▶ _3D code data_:
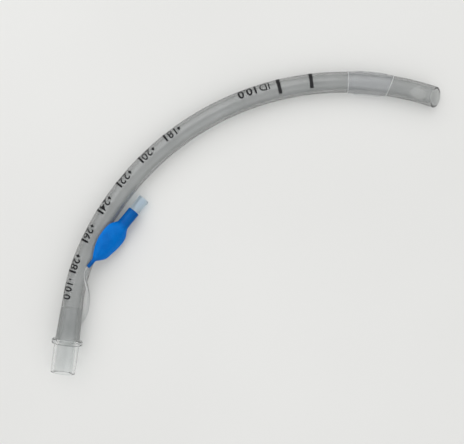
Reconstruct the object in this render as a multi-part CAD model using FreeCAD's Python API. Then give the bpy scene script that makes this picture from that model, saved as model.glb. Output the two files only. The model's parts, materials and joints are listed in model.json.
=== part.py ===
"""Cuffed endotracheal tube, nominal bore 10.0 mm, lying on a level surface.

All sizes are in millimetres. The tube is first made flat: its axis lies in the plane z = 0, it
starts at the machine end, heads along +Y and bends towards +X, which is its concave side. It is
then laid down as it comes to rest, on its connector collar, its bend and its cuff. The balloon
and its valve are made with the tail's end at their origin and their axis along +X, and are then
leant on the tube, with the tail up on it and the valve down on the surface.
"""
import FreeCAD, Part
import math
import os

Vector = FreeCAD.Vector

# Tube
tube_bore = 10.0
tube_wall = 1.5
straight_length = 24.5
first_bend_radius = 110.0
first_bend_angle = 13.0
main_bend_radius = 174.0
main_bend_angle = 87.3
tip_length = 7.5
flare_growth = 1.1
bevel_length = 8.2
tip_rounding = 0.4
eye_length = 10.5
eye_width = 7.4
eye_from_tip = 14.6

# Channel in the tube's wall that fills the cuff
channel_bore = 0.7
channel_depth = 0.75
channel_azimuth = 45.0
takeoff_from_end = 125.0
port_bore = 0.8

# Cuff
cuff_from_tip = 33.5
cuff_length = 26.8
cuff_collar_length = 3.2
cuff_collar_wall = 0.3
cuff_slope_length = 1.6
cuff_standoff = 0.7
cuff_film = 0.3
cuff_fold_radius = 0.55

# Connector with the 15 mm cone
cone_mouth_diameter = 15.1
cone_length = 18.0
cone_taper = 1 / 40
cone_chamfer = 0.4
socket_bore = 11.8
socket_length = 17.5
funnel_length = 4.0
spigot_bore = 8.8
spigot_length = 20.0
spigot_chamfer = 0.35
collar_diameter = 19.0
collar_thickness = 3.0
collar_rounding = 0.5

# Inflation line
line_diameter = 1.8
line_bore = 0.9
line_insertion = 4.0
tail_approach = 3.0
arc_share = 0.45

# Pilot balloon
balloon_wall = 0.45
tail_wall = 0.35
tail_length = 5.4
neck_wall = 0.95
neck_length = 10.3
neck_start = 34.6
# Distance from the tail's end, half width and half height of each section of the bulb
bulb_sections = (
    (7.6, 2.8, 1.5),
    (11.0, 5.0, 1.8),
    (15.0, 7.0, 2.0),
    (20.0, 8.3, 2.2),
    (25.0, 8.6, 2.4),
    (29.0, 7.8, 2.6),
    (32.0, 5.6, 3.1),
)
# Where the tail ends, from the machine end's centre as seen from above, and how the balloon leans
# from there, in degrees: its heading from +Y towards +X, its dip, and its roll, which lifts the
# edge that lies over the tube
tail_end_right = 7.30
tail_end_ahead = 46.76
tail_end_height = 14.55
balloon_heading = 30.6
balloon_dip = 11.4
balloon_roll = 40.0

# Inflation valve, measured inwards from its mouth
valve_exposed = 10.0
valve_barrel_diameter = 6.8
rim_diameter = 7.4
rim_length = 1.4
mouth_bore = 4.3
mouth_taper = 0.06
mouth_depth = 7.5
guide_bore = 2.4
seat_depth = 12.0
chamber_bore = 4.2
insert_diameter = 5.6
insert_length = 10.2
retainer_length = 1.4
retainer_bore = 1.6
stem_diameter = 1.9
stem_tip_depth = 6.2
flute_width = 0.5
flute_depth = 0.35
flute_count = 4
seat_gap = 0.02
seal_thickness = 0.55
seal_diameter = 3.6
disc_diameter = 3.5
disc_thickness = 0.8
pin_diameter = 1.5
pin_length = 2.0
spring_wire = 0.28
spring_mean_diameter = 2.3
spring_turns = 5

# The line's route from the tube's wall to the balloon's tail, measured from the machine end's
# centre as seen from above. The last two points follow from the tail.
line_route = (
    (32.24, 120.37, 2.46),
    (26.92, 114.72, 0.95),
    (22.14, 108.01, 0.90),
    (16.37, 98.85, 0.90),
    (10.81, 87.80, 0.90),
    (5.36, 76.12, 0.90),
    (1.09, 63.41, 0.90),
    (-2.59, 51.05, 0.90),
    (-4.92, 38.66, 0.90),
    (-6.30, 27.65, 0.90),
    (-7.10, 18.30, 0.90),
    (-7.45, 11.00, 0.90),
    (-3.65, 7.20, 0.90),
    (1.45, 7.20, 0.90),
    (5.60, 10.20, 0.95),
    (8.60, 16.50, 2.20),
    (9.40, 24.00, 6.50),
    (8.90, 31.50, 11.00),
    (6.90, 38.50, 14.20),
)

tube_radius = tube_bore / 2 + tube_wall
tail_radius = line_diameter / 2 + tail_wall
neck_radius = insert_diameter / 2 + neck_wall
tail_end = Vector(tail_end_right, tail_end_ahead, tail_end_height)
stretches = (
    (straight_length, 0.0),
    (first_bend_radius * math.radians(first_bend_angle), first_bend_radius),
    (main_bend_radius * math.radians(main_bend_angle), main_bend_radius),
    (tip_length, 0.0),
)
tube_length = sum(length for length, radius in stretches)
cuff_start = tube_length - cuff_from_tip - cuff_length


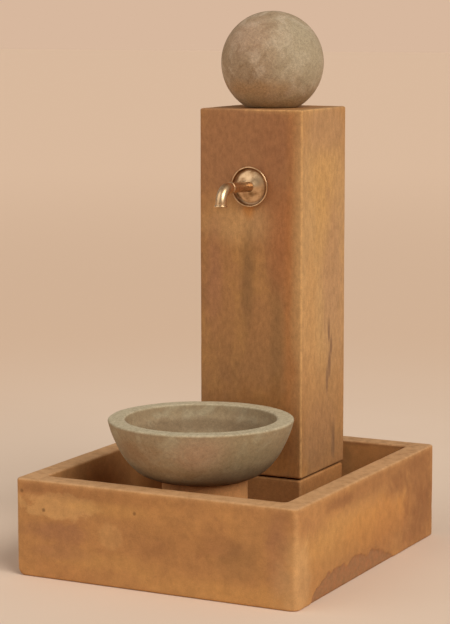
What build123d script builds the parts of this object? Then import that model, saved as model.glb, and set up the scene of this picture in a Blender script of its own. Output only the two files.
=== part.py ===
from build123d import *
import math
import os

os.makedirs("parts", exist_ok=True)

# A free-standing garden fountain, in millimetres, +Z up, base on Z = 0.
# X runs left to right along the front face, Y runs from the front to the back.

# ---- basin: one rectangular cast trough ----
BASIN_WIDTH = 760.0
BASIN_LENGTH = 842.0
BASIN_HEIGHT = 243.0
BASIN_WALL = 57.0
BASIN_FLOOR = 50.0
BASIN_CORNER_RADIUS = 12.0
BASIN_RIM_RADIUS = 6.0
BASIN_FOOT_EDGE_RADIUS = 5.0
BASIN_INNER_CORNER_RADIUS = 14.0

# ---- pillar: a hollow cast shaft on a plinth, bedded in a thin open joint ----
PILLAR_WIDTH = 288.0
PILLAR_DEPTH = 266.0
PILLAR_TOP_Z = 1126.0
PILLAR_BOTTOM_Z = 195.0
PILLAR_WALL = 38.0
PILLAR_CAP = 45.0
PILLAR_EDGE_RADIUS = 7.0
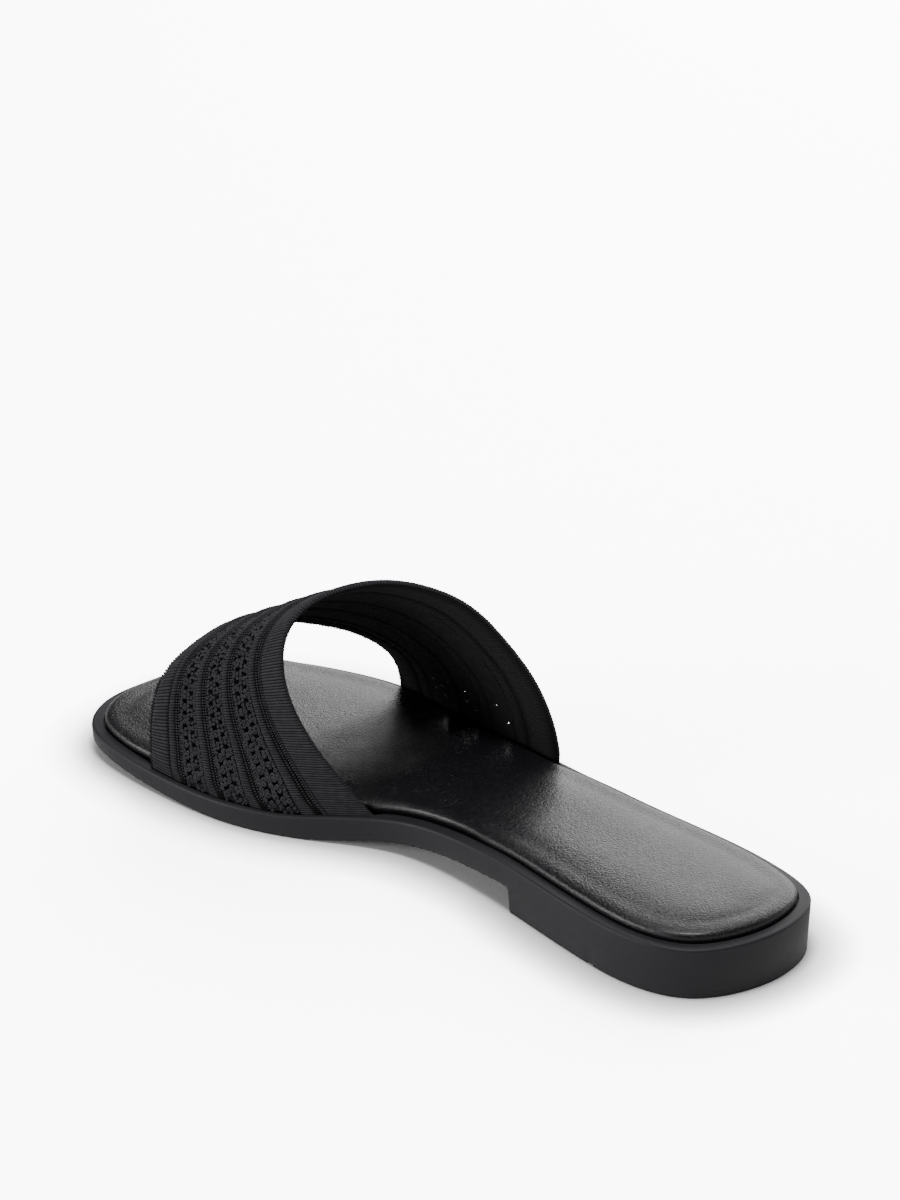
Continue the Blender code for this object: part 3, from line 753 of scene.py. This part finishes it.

▶ _THE PROBLEM_: Extract every record and return it verbatim.

▶ _OUTPUT BELOW_:
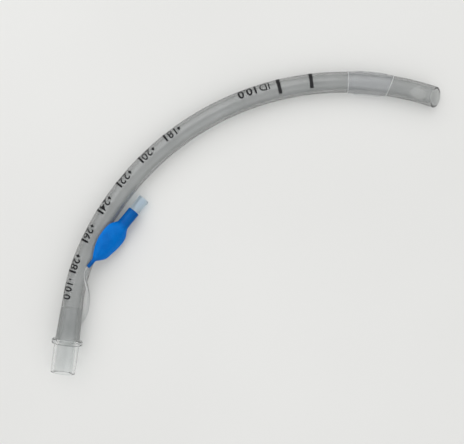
Reconstruct the object in this render as a multi-part CAD model using FreeCAD's Python API. Then give the bpy scene script that makes this picture from that model, saved as model.glb. Output the two files only. The model's parts, materials and joints are listed in model.json.
=== part.py ===
"""Cuffed endotracheal tube, nominal bore 10.0 mm, lying on a level surface.

All sizes are in millimetres. The tube is first made flat: its axis lies in the plane z = 0, it
starts at the machine end, heads along +Y and bends towards +X, which is its concave side. It is
then laid down as it comes to rest, on its connector collar, its bend and its cuff. The balloon
and its valve are made with the tail's end at their origin and their axis along +X, and are then
leant on the tube, with the tail up on it and the valve down on the surface.
"""
import FreeCAD, Part
import math
import os

Vector = FreeCAD.Vector

# Tube
tube_bore = 10.0
tube_wall = 1.5
straight_length = 24.5
first_bend_radius = 110.0
first_bend_angle = 13.0
main_bend_radius = 174.0
main_bend_angle = 87.3
tip_length = 7.5
flare_growth = 1.1
bevel_length = 8.2
tip_rounding = 0.4
eye_length = 10.5
eye_width = 7.4
eye_from_tip = 14.6

# Channel in the tube's wall that fills the cuff
channel_bore = 0.7
channel_depth = 0.75
channel_azimuth = 45.0
takeoff_from_end = 125.0
port_bore = 0.8

# Cuff
cuff_from_tip = 33.5
cuff_length = 26.8
cuff_collar_length = 3.2
cuff_collar_wall = 0.3
cuff_slope_length = 1.6
cuff_standoff = 0.7
cuff_film = 0.3
cuff_fold_radius = 0.55

# Connector with the 15 mm cone
cone_mouth_diameter = 15.1
cone_length = 18.0
cone_taper = 1 / 40
cone_chamfer = 0.4
socket_bore = 11.8
socket_length = 17.5
funnel_length = 4.0
spigot_bore = 8.8
spigot_length = 20.0
spigot_chamfer = 0.35
collar_diameter = 19.0
collar_thickness = 3.0
collar_rounding = 0.5

# Inflation line
line_diameter = 1.8
line_bore = 0.9
line_insertion = 4.0
tail_approach = 3.0
arc_share = 0.45

# Pilot balloon
balloon_wall = 0.45
tail_wall = 0.35
tail_length = 5.4
neck_wall = 0.95
neck_length = 10.3
neck_start = 34.6
# Distance from the tail's end, half width and half height of each section of the bulb
bulb_sections = (
    (7.6, 2.8, 1.5),
    (11.0, 5.0, 1.8),
    (15.0, 7.0, 2.0),
    (20.0, 8.3, 2.2),
    (25.0, 8.6, 2.4),
    (29.0, 7.8, 2.6),
    (32.0, 5.6, 3.1),
)
# Where the tail ends, from the machine end's centre as seen from above, and how the balloon leans
# from there, in degrees: its heading from +Y towards +X, its dip, and its roll, which lifts the
# edge that lies over the tube
tail_end_right = 7.30
tail_end_ahead = 46.76
tail_end_height = 14.55
balloon_heading = 30.6
balloon_dip = 11.4
balloon_roll = 40.0

# Inflation valve, measured inwards from its mouth
valve_exposed = 10.0
valve_barrel_diameter = 6.8
rim_diameter = 7.4
rim_length = 1.4
mouth_bore = 4.3
mouth_taper = 0.06
mouth_depth = 7.5
guide_bore = 2.4
seat_depth = 12.0
chamber_bore = 4.2
insert_diameter = 5.6
insert_length = 10.2
retainer_length = 1.4
retainer_bore = 1.6
stem_diameter = 1.9
stem_tip_depth = 6.2
flute_width = 0.5
flute_depth = 0.35
flute_count = 4
seat_gap = 0.02
seal_thickness = 0.55
seal_diameter = 3.6
disc_diameter = 3.5
disc_thickness = 0.8
pin_diameter = 1.5
pin_length = 2.0
spring_wire = 0.28
spring_mean_diameter = 2.3
spring_turns = 5

# The line's route from the tube's wall to the balloon's tail, measured from the machine end's
# centre as seen from above. The last two points follow from the tail.
line_route = (
    (32.24, 120.37, 2.46),
    (26.92, 114.72, 0.95),
    (22.14, 108.01, 0.90),
    (16.37, 98.85, 0.90),
    (10.81, 87.80, 0.90),
    (5.36, 76.12, 0.90),
    (1.09, 63.41, 0.90),
    (-2.59, 51.05, 0.90),
    (-4.92, 38.66, 0.90),
    (-6.30, 27.65, 0.90),
    (-7.10, 18.30, 0.90),
    (-7.45, 11.00, 0.90),
    (-3.65, 7.20, 0.90),
    (1.45, 7.20, 0.90),
    (5.60, 10.20, 0.95),
    (8.60, 16.50, 2.20),
    (9.40, 24.00, 6.50),
    (8.90, 31.50, 11.00),
    (6.90, 38.50, 14.20),
)

tube_radius = tube_bore / 2 + tube_wall
tail_radius = line_diameter / 2 + tail_wall
neck_radius = insert_diameter / 2 + neck_wall
tail_end = Vector(tail_end_right, tail_end_ahead, tail_end_height)
stretches = (
    (straight_length, 0.0),
    (first_bend_radius * math.radians(first_bend_angle), first_bend_radius),
    (main_bend_radius * math.radians(main_bend_angle), main_bend_radius),
    (tip_length, 0.0),
)
tube_length = sum(length for length, radius in stretches)
cuff_start = tube_length - cuff_from_tip - cuff_length


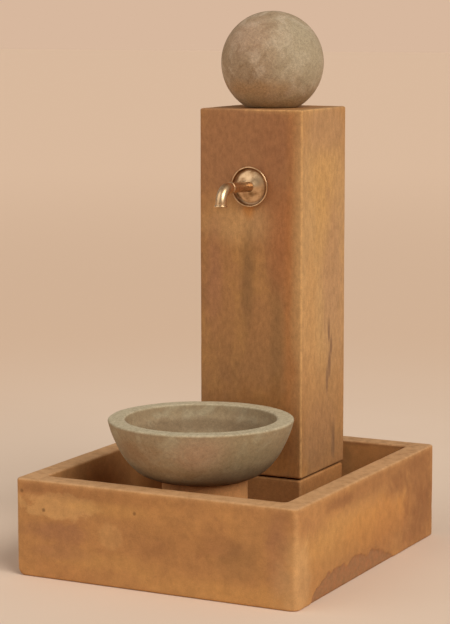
What build123d script builds the parts of this object? Then import that model, saved as model.glb, and set up the scene of this picture in a Blender script of its own. Output only the two files.
=== part.py ===
from build123d import *
import math
import os

os.makedirs("parts", exist_ok=True)

# A free-standing garden fountain, in millimetres, +Z up, base on Z = 0.
# X runs left to right along the front face, Y runs from the front to the back.

# ---- basin: one rectangular cast trough ----
BASIN_WIDTH = 760.0
BASIN_LENGTH = 842.0
BASIN_HEIGHT = 243.0
BASIN_WALL = 57.0
BASIN_FLOOR = 50.0
BASIN_CORNER_RADIUS = 12.0
BASIN_RIM_RADIUS = 6.0
BASIN_FOOT_EDGE_RADIUS = 5.0
BASIN_INNER_CORNER_RADIUS = 14.0

# ---- pillar: a hollow cast shaft on a plinth, bedded in a thin open joint ----
PILLAR_WIDTH = 288.0
PILLAR_DEPTH = 266.0
PILLAR_TOP_Z = 1126.0
PILLAR_BOTTOM_Z = 195.0
PILLAR_WALL = 38.0
PILLAR_CAP = 45.0
PILLAR_EDGE_RADIUS = 7.0
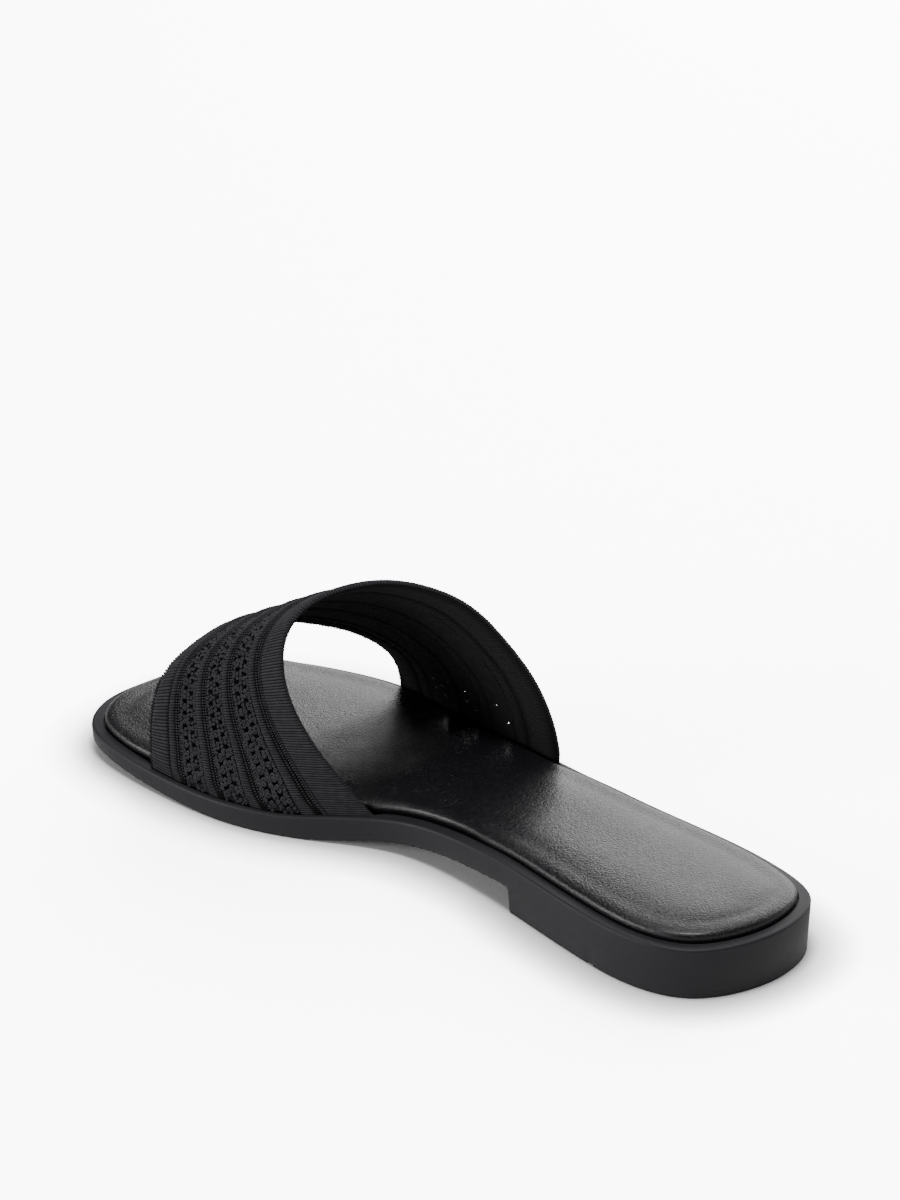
Continue the Blender code for this object: part 3, from line 753 of scene.py. This part finishes it.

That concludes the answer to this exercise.